Tabi 2014'te de sürpriz yapmadık. Öngördüğümüz bütçe açık hedefinin oldukça altında bir açıkla kapatmayı muhtemelen başardık. Biz yıla başlarken bütçe açık hedefini yaklaşık 33 buçuk milyar lira ve milli gelire oranını da yüzde 1.9 olarak belirledik. Yıl sonunu muhtemelen 24 buçuk milyar lira civarında belki kapatabiliriz. Bu da milli gelire oran olarak yüzde 1.4. Uluslar arası karşılaştırmalar için Türkiye'nin açığının milli gelire oranı yüzde 0.8. Bu oran Avrupa Birliği ortalamasının 3'te 1'inden az, gelişmekte olan ülkelerine ortalamasının yarısından az bir açıktır. 2009 yılı hariç Türkiye hemen hemen her sene bütçe açık hedefinin altında bir açıkla bu işi götürmüştür. 2017 yılında Türkiye ilk defa uzun bir süre sonra nominal bir bada bütçe fazlası verecek ilk defa. Biz her sene bütçeyi ihtiyatlı yaptık. Yatırımlara ciddi şekilde ilave kaynak aktardık ama yine de bütçe açık hedefinin çok altında bir açıkla kapattık.

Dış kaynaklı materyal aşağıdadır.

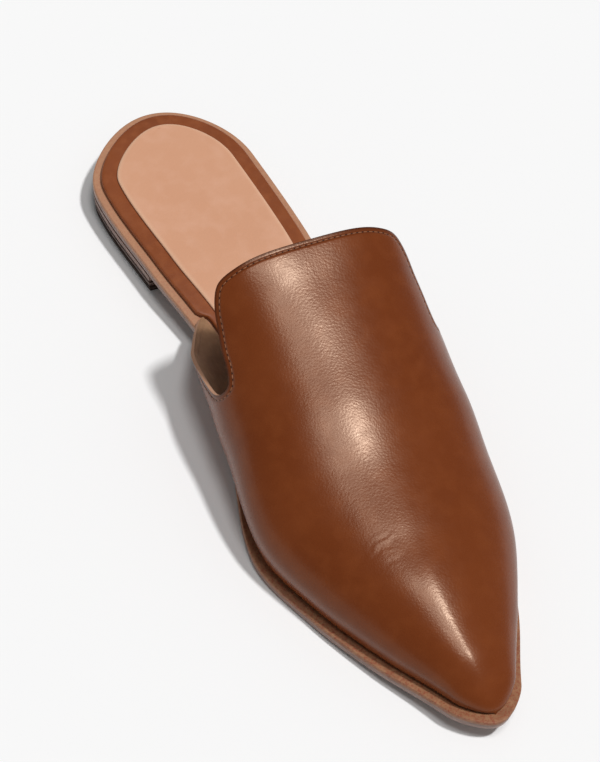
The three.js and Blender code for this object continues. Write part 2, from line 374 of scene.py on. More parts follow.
@dataclass(frozen=True)
class Last:
    """The outside of the upper's leather over the last."""

    sole: Sole
    feather_inset: float = 3.1
    nose: float = 18  # length over which the toe rounds down to its tip
    lower_steps: int = 40
    upper_steps: int = 220
    edge_steps: int = 3000

    @property
    def tip(self) -> float:
        """Place of the toe's tip along the shoe."""
        return self.sole.length - self.feather_inset

    def column(self, name: str) -> Curve:
        """A smooth function of u through one column of the section table."""
        at = np.array([row.at for row in LAST_SECTIONS]) * self.sole.length
        return through(at, np.array([getattr(row, name) for row in LAST_SECTIONS], dtype=float))

    def foot(self, u: np.ndarray) -> np.ndarray:
        """Height of the feather line."""
        return self.sole.top(u) + CLEARANCE

    def half_sections(self, u: np.ndarray, side: int) -> tuple[np.ndarray, np.ndarray, np.ndarray]:
        """Sections from the feather line up to the crest on one side.

        Args:
            u: Places along the shoe.
            side: -1 for the outer side, 1 for the inner side.

        Returns:
            x, z and the share of the section's own length, each indexed by place and step.
        """
        nose = round_off((self.tip - u) / self.nose)[:, None]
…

Geçtiğimiz yılın son aylarında başlayan 2015'e de uzayan ekonomide öncelikli dönüşüm programları açıklanıyor. Bu programlara bağlı bir eylem planı var. Bu eylem planındaki bir çok maddenin hayata geçebilmesi için gelir vergisi yasasında değişiklik gerekiyor gibi öngörüler var. Sizinde gelir vergisi ile ilgili bir tasarınız 3 yıldır mecliste. Bu programlarda dikkate alındığında gelir vergisi tasarısı seçimden önce yasalaşır mı?

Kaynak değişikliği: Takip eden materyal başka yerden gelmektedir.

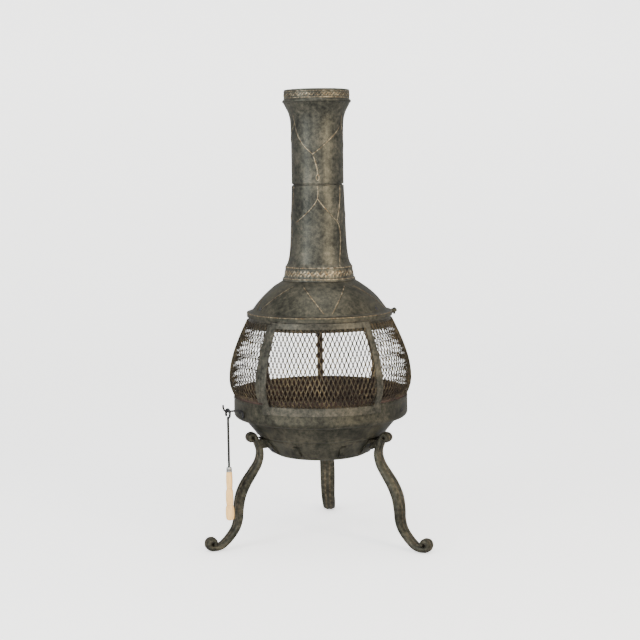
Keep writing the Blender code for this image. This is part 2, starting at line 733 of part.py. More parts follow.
def make_hook(parent):
    points = [polar(p.x, HOOK_BEARING, p.y) for p in smooth_path(hook_line(), 3)]
    rod("poker_hook", points, HOOK_WIRE, BLACK_STEEL, parent, 1)


def make_poker(parent):
    """Rod with an open eye that hangs on the hook, a ferrule and a turned handle."""
    pivot = bpy.data.objects.new("poker_pivot", None)
    bpy.context.collection.objects.link(pivot)
    pivot.parent = parent
    turn = Matrix.Rotation(math.radians(HOOK_BEARING), 4, "Z")
    pivot.matrix_local = Matrix.Translation(polar(POKER_RADIUS, HOOK_BEARING, POKER_PIVOT)) @ turn
    eye_drop = EYE_RADIUS - POKER_ROD / 2 - HOOK_WIRE / 2 - GAP
    eye = arc((0, -eye_drop), EYE_RADIUS, 225, -90, 16)
    down = [(0, -40 * MM), (0, HANDLE_TOP - 18 * MM - POKER_PIVOT)]
    rod("poker_rod", [(x, 0, z) for x, z in eye + down], POKER_ROD, BLACK_STEEL, pivot, 1)

    bore = POKER_ROD / 2 + GAP
    ferrule = [(bore, FERRULE_TOP), (5 * MM, FERRULE_TOP), (6.8 * MM, FERRULE_TOP - 4 * MM),
               (6.8 * MM, HANDLE_TOP + GAP), (bore, HANDLE_TOP + GAP)]
    handle = [(bore, HANDLE_TOP), *[(r * MM, z * MM) for r, z in HANDLE_LINE],
              (0, HANDLE_BOTTOM), (0, HANDLE_TOP - 20 * MM), (bore, HANDLE_TOP - 20 * MM)]
    for name, outline, spec in (("poker_ferrule", ferrule, ZINC), ("poker_handle", handle, WOOD)):
        lowered = [(r, z - POKER_PIVOT) for r, z in outline]
        finish(name, turned(lowered, 14), spec, pivot)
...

Gönül ister ki gelsin fakat gündeme bakarsanız bir de Mart sonunda seçimler nedeniyle meclisin çalışmayacağını dikkate alırsanız çok gerçekçi görmüyorum. Ben uzun süredir bu tasarının bir miktar önceliklendirilmesi konusunda çok çaba gösterdim. Ama maalesef sıra gelmedi. Bu 17 Aralık sonrasında Türkiye çok badireler atlattı karşımıza bir çok yeni sorun çıktı. Bütün bu sorumlarla maalesef Türkiye bu alandaki önemli bir reforma yeterinde zaman ayıramadı. Ama bu reform paketinin altında sayın cumhurbaşkanımızın imzası var. Hükümetimiz arkasında. Seçim sonrasında mutlaka en öncelikli konulardan birisi olacak. Vergi sistemini daha adil yapmamız lazım. Ne gelir vergisi oranları ne kurumlar vergisi oranlarında bir artışa gitmeyeceğiz. Sadece vergiyi tabana yayıyoruz yasayı basitleştiriyoruz. Bir miktar gayrimenkul rantlarını vergilendireceğiz. Zaten adalet açısından bu da gerekiyor. Ama maalesef gündem oldukça yoğun.

Bu programlarla birlikte çeşitli toplum kesimlerine yeni haklar getiriliyor ki bir kısmı da mali haklar. Sayın başbakanın açıkladığı kadınlara aileye dönük paket özellikle. Bu paketlerin mali boyutuna ilişkin bütçeye getireceği yeni yük bakımından bir hesaplamanız var mı?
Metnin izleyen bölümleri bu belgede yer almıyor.